Abstract

Urban ventilation implies that wind from rural areas may supply relatively clean air into urban canopies and distribute rural air within them to help air exchange and pollutant dilution. This paper experimentally and numerically studied such flows through high-rise square building arrays as the approaching rural wind is parallel to the main streets. The street aspect ratio (building height/street width, H/ W) is from 2 to 5.3 and the building area (or packing) density ( λ p ) is 0.25 or 0.4. Wind speed is found to decrease quickly through high-rise building arrays. For neighbourhood-scale building arrays (1–2 km at full scale), the velocity may stop decreasing near leeward street entries due to vertical downward mixing induced by the wake. Strong shear layer exists near canopy roof levels producing three-dimensional (3D) vortexes in the secondary streets and considerable air exchanges across the boundaries with their surroundings.
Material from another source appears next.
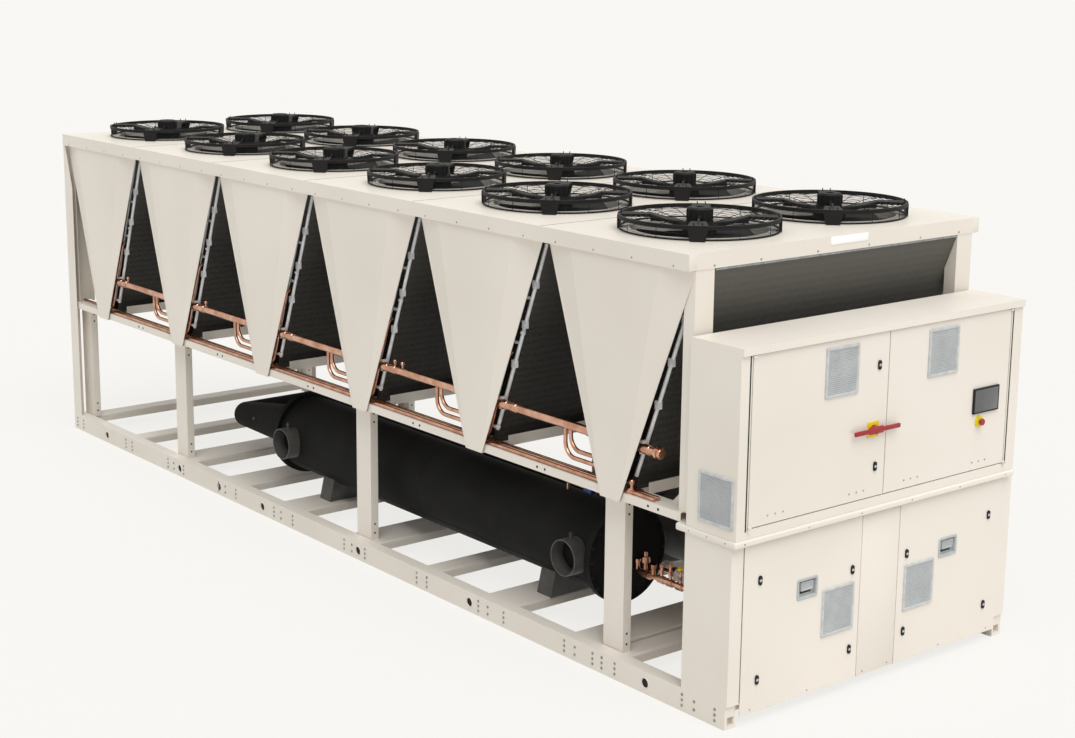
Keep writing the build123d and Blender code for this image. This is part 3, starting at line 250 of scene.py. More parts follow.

# %% [markdown]
# ### Coils, insulation and plastics
# A condenser coil is hundreds of dark fins between flat tubes. They are far too fine to model, so
# the tubes become soft bands and the fins a fine ribbing in the bump. The evaporator wears closed-
# cell foam: black, matt and slightly pitted. Vents and grips are moulded in a cool grey.

# %% Coils, insulation and plastics
# heights over which painted light lightens the coils towards the deck
PAINTED_LIGHT_START_Z, PAINTED_LIGHT_FULL_Z = 1.75, 2.32

def finned_coil_with_painted_light():
    """Dark fins, with painted light that makes them a little lighter towards the deck."""
    material, tree, shader = surface("finned_coil_with_painted_light", srgb(50, 49, 46), 0.7)
    drift(tree, shader, noise(tree, 110.0, 5), srgb(24, 24, 23), srgb(62, 60, 56))
    overlay(tree, shader, bands(tree, "Z", 0.042, 0.8), srgb(84, 82, 76), 0.20)
    # painted light: a height ramp lays a lighter tone on the fins as they rise towards the deck
    place = tree.nodes.new("ShaderNodeTexCoord")
    split = tree.nodes.new("ShaderNodeSeparateXYZ")
    rise = tree.nodes.new("ShaderNodeMapRange")
    rise.inputs["From Min"].default_value = PAINTED_LIGHT_START_Z
    rise.inputs["From Max"].default_value = PAINTED_LIGHT_FULL_Z
    tree.links.new(place.outputs["Object"], split.inputs["Vector"])
    tree.links.new(split.outputs["Z"], rise.inputs["Value"])
    overlay(tree, shader, rise.outputs["Result"], srgb(112, 110, 102), 0.55)
    relief(tree, shader, bands(tree, "Z", 0.042), 0.25, 0.002)
    relief(tree, shader, noise(tree, 150.0, 4), 0.6, 0.002)
    return material

def foam_insulation():
    material, tree, shader = surface("foam_insulation", srgb(14, 14, 13), 0.82)
    shader.inputs["Specular IOR Level"].default_value = 0.25
    drift(tree, shader, noise(tree, 5.0, 4), srgb(10, 10, 10), srgb(19, 19, 18))
    relief(tree, shader, noise(tree, 240.0, 4), 0.35, 0.0009)
    return material

def moulded_grey():
    material, tree, shader = surface("moulded_grey", srgb(176, 180, 180), 0.45)
    drift(tree, shader, noise(tree, 12.0), srgb(171, 175, 176), srgb(181, 185, 185))
    relief(tree, shader, noise(tree, 800.0), 0.15, 0.0003)
    return material

def moulded(name, red, green, blue, roughness=0.35):
    """Coloured plastic with a faint mould texture."""
    material, tree, shader = surface(name, srgb(red, green, blue), roughness)
    darker = srgb(red * 0.92, green * 0.92, blue * 0.92)
    drift(tree, shader, noise(tree, 25.0), darker, srgb(red, green, blue))
    relief(tree, shader, noise(tree, 900.0), 0.12, 0.0003)
    return material

# this white also paints the highlight along the roof lip
def plate_white_and_lip_highlight():
    material, tree, shader = surface("plate_white_and_lip_highlight", srgb(250, 250, 248), 0.35)
    relief(tree, shader, noise(tree, 300.0), 0.15, 0.0002)
    return material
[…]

Building height variations may destroy or deviate 3D canyon vortexes and induced downward mean flow in front of taller buildings and upward flow behind taller buildings. With a power-law approaching wind profile, taller building arrays capture more rural air and experience a stronger wind within the urban canopy if the total street length is effectively limited. Wider streets (or smaller λ p ), and suitable arrangements of building height variations may be good choices to improve the ventilation in high-rise urban areas.